_Required work_:
The lines to return are those from the one containing "BASE_PROFILE, steel, sides=36)" down to the one containing "cad_parts[node].hide_render = cad_parts[node].hide_viewport", inclusive; return them exactly and nothing else.

(Part of a data file)
________
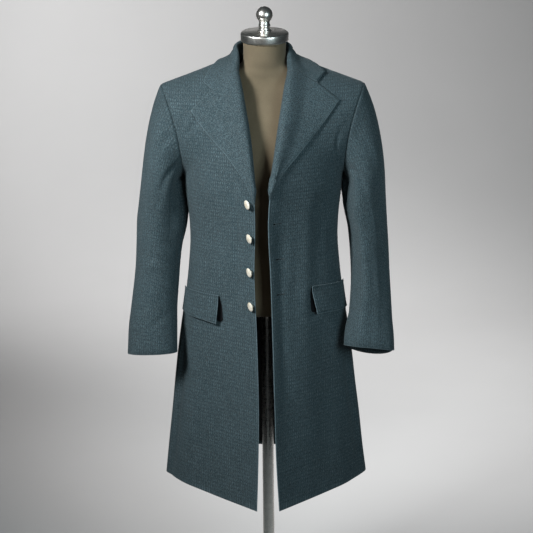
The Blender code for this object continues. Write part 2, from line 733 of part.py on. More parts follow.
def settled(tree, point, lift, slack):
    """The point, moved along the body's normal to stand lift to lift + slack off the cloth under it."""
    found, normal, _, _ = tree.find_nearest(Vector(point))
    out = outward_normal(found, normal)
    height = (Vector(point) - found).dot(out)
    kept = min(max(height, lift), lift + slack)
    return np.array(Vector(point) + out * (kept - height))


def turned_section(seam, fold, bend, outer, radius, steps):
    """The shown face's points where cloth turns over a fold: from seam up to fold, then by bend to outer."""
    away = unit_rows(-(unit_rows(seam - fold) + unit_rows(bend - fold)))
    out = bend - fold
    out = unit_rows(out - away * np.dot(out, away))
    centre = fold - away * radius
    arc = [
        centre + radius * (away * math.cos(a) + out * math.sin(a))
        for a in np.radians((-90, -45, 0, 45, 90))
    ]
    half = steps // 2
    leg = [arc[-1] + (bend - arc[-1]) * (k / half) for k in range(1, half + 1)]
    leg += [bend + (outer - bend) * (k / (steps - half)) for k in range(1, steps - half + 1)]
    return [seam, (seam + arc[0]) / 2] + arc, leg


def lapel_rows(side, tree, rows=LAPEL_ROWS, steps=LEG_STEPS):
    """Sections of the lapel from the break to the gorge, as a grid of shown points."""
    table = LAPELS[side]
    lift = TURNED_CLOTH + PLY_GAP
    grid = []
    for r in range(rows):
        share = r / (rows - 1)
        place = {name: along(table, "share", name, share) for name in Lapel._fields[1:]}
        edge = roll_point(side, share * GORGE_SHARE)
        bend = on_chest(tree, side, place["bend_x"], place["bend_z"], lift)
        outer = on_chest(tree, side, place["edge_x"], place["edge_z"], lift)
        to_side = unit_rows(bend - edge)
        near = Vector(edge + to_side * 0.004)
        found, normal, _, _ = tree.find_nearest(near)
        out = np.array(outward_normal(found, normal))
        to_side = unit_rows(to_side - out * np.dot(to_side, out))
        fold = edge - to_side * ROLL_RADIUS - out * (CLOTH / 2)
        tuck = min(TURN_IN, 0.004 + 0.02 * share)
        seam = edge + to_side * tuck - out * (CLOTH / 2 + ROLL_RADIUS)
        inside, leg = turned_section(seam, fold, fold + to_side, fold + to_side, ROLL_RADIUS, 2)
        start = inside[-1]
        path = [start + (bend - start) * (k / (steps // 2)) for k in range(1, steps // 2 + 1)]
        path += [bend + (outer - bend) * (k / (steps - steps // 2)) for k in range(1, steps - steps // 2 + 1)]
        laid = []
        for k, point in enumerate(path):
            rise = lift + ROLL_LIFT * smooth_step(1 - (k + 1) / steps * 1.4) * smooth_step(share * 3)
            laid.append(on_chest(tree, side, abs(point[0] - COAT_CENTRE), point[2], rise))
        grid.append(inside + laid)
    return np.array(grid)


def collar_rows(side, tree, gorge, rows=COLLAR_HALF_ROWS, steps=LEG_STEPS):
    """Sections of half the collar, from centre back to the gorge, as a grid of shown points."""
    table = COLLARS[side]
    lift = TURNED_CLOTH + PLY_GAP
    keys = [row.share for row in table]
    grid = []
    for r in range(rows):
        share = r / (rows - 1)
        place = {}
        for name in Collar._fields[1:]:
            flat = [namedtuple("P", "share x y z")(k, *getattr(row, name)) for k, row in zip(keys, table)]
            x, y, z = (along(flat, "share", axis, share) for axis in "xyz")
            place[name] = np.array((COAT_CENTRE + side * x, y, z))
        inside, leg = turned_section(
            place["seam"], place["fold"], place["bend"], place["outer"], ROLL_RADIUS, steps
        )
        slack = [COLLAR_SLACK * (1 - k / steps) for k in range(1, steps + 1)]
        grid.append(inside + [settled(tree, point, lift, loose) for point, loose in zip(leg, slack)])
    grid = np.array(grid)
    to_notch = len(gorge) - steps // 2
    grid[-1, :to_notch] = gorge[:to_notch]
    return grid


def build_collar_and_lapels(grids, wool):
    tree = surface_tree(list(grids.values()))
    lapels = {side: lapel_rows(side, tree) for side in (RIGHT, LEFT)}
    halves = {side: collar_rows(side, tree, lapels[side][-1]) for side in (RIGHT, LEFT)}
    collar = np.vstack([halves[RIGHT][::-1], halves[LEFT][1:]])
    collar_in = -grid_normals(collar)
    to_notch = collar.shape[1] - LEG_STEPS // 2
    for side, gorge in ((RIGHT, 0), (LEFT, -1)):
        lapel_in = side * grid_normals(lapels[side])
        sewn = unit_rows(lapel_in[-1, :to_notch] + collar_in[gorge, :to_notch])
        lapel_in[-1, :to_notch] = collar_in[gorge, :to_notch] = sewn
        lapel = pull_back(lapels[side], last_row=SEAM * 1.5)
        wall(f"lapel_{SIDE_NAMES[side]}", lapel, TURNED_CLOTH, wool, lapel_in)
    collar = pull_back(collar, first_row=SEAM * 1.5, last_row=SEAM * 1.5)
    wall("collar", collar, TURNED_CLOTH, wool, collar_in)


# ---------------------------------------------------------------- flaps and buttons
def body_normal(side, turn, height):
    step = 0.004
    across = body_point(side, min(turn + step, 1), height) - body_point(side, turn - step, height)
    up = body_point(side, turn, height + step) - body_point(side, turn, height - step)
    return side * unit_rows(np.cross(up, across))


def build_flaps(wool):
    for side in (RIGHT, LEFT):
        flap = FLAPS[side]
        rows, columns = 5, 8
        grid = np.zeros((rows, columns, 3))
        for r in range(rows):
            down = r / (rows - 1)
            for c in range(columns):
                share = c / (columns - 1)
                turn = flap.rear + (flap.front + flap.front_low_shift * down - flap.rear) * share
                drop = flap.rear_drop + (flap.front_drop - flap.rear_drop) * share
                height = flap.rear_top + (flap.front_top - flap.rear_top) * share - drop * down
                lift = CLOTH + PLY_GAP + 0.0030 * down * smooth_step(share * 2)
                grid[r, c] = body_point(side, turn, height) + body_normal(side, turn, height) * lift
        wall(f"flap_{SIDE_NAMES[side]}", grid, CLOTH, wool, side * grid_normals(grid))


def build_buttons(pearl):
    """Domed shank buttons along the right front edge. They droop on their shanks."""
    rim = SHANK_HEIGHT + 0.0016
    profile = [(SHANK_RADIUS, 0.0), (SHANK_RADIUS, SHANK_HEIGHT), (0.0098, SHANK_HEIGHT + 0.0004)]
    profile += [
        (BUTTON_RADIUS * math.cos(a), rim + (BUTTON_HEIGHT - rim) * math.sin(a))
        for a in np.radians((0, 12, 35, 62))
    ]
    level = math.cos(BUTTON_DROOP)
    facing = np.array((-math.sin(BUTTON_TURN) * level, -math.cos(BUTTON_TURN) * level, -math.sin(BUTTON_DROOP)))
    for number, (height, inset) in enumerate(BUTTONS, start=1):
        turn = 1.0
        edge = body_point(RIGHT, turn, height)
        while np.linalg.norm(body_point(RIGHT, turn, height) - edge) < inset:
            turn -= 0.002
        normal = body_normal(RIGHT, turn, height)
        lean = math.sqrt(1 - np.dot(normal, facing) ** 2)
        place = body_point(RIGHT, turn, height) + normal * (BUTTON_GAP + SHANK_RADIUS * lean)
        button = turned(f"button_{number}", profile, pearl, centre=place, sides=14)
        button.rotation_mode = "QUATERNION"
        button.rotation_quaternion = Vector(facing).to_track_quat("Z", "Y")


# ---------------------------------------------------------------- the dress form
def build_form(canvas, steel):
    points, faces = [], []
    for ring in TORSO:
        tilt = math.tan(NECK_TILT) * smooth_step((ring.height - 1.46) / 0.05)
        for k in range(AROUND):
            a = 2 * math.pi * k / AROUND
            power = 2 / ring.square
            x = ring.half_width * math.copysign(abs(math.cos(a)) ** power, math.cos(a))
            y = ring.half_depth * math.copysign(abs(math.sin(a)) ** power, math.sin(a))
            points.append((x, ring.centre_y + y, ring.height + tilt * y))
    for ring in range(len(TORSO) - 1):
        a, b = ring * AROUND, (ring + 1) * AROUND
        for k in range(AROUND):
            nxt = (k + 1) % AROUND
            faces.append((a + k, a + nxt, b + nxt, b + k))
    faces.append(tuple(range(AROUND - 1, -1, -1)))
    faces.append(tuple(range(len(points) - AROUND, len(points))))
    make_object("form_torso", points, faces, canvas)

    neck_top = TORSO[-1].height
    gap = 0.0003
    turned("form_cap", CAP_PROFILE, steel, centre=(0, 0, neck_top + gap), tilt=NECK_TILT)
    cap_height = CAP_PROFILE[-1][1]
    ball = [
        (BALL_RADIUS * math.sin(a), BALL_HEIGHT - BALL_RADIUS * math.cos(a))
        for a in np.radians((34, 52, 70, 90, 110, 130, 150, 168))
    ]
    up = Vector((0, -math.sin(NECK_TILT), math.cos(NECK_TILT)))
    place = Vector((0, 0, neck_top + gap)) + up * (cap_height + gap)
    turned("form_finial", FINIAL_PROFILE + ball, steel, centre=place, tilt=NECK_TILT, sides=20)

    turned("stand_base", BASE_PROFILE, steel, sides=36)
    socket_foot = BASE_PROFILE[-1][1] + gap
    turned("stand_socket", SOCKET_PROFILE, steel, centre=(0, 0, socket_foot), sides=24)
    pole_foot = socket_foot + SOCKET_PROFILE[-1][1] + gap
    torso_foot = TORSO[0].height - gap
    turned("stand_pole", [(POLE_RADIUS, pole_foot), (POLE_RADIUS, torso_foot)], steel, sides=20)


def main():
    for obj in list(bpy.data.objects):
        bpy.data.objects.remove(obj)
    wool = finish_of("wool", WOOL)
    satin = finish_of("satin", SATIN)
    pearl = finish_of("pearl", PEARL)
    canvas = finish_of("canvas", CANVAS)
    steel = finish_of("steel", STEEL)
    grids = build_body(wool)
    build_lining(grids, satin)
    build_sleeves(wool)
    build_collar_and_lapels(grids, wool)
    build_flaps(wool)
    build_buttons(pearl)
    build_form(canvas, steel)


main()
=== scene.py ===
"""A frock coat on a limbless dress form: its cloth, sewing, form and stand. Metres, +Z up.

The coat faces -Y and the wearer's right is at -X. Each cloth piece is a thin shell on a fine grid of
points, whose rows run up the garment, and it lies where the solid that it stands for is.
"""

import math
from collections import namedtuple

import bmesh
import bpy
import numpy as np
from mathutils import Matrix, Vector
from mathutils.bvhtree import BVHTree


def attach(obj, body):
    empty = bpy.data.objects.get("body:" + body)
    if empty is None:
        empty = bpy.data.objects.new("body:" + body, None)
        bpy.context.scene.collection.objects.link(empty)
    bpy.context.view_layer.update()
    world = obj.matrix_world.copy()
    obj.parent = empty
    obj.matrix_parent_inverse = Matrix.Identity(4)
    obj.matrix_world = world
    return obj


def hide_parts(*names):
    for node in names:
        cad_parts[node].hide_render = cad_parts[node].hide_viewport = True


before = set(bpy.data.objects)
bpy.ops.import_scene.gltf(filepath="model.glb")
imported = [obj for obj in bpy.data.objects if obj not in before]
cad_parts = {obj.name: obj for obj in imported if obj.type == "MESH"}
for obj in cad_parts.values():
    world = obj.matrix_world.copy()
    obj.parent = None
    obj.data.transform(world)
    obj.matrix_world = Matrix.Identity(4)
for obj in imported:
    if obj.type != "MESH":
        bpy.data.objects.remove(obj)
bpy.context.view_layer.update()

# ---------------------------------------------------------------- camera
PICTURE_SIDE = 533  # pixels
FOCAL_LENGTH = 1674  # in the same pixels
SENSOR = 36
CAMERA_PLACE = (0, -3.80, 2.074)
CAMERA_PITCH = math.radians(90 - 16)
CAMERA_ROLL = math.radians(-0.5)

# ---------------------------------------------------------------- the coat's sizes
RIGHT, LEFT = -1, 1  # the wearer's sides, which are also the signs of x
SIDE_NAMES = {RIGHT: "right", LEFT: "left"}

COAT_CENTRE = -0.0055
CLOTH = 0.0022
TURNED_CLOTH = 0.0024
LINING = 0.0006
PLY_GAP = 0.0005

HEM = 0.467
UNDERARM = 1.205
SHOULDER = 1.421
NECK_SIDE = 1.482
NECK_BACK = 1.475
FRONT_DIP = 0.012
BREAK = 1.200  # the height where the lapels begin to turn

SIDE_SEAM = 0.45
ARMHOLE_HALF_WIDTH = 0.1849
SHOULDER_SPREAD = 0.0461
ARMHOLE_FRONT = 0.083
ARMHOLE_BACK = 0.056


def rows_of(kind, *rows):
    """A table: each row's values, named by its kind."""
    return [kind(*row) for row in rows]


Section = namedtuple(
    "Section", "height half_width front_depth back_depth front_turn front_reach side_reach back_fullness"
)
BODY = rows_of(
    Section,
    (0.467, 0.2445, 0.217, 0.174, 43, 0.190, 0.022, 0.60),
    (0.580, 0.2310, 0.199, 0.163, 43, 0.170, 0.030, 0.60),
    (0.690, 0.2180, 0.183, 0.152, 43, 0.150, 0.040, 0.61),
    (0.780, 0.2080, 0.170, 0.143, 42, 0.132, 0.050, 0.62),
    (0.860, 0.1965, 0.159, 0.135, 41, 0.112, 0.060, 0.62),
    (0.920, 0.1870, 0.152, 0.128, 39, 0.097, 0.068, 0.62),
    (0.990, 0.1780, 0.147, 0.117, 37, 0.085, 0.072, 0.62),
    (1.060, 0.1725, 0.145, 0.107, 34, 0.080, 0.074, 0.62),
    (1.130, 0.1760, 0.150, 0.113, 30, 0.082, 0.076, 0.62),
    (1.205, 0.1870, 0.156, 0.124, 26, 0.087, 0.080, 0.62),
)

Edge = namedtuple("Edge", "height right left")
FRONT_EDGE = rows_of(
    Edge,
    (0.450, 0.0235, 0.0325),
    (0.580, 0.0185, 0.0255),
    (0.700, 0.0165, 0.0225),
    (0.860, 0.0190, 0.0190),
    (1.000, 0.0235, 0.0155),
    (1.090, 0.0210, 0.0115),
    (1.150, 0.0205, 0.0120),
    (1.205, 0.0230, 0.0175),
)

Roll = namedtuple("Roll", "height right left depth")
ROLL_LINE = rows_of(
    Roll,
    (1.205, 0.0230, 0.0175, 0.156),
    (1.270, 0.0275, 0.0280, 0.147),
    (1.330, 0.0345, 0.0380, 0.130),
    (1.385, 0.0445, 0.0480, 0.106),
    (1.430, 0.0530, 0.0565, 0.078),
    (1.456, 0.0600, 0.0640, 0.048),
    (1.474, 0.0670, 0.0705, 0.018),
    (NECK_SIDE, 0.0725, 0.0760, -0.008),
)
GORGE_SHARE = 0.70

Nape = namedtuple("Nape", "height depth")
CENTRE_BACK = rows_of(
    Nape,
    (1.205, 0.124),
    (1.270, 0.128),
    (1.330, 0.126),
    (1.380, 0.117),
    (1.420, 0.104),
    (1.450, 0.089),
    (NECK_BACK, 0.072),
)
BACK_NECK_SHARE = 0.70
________
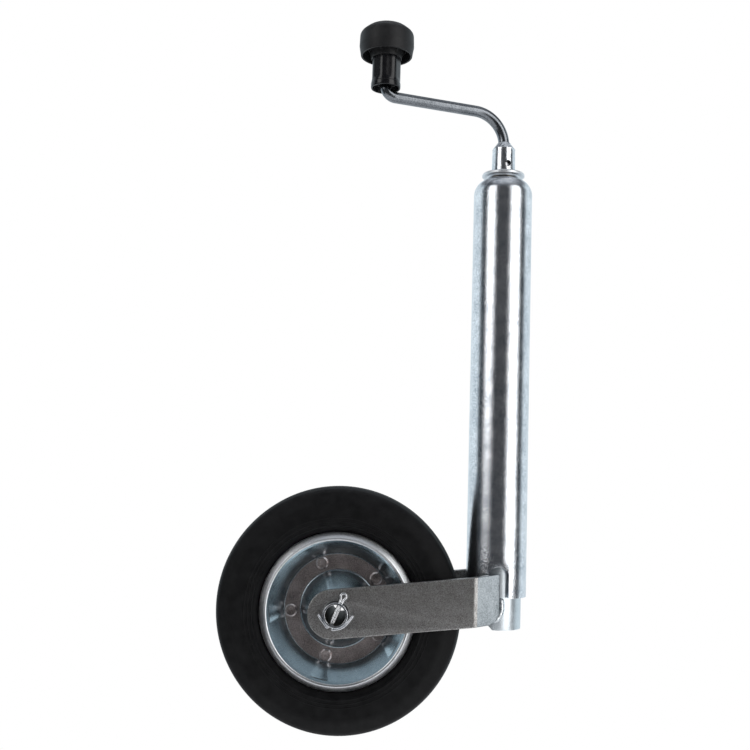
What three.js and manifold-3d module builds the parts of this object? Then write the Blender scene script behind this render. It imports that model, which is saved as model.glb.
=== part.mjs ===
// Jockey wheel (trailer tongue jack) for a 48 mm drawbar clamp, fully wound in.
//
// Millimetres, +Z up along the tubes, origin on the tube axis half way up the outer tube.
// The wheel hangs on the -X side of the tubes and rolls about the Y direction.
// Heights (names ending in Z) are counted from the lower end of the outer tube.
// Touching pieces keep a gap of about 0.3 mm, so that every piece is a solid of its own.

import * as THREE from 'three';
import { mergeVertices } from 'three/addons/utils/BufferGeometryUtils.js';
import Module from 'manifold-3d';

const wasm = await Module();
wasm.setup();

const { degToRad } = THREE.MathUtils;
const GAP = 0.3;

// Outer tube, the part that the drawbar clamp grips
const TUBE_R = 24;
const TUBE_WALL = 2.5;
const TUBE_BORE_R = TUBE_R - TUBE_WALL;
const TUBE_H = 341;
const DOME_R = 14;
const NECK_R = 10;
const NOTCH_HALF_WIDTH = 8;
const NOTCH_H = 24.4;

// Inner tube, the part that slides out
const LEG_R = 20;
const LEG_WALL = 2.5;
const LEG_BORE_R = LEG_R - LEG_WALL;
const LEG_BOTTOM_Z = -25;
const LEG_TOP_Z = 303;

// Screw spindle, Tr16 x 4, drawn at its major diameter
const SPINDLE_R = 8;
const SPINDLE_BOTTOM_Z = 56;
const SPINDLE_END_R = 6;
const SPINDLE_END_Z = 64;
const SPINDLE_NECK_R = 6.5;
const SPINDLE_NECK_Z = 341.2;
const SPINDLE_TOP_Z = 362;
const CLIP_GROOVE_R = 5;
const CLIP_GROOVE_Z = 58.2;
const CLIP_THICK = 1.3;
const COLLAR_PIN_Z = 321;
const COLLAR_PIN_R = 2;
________
_Result for this exercise_:
    turned("stand_base", BASE_PROFILE, steel, sides=36)
    socket_foot = BASE_PROFILE[-1][1] + gap
    turned("stand_socket", SOCKET_PROFILE, steel, centre=(0, 0, socket_foot), sides=24)
    pole_foot = socket_foot + SOCKET_PROFILE[-1][1] + gap
    torso_foot = TORSO[0].height - gap
    turned("stand_pole", [(POLE_RADIUS, pole_foot), (POLE_RADIUS, torso_foot)], steel, sides=20)


def main():
    for obj in list(bpy.data.objects):
        bpy.data.objects.remove(obj)
    wool = finish_of("wool", WOOL)
    satin = finish_of("satin", SATIN)
    pearl = finish_of("pearl", PEARL)
    canvas = finish_of("canvas", CANVAS)
    steel = finish_of("steel", STEEL)
    grids = build_body(wool)
    build_lining(grids, satin)
    build_sleeves(wool)
    build_collar_and_lapels(grids, wool)
    build_flaps(wool)
    build_buttons(pearl)
    build_form(canvas, steel)


main()
=== scene.py ===
"""A frock coat on a limbless dress form: its cloth, sewing, form and stand. Metres, +Z up.

The coat faces -Y and the wearer's right is at -X. Each cloth piece is a thin shell on a fine grid of
points, whose rows run up the garment, and it lies where the solid that it stands for is.
"""

import math
from collections import namedtuple

import bmesh
import bpy
import numpy as np
from mathutils import Matrix, Vector
from mathutils.bvhtree import BVHTree


def attach(obj, body):
    empty = bpy.data.objects.get("body:" + body)
    if empty is None:
        empty = bpy.data.objects.new("body:" + body, None)
        bpy.context.scene.collection.objects.link(empty)
    bpy.context.view_layer.update()
    world = obj.matrix_world.copy()
    obj.parent = empty
    obj.matrix_parent_inverse = Matrix.Identity(4)
    obj.matrix_world = world
    return obj


def hide_parts(*names):
    for node in names:
        cad_parts[node].hide_render = cad_parts[node].hide_viewport = True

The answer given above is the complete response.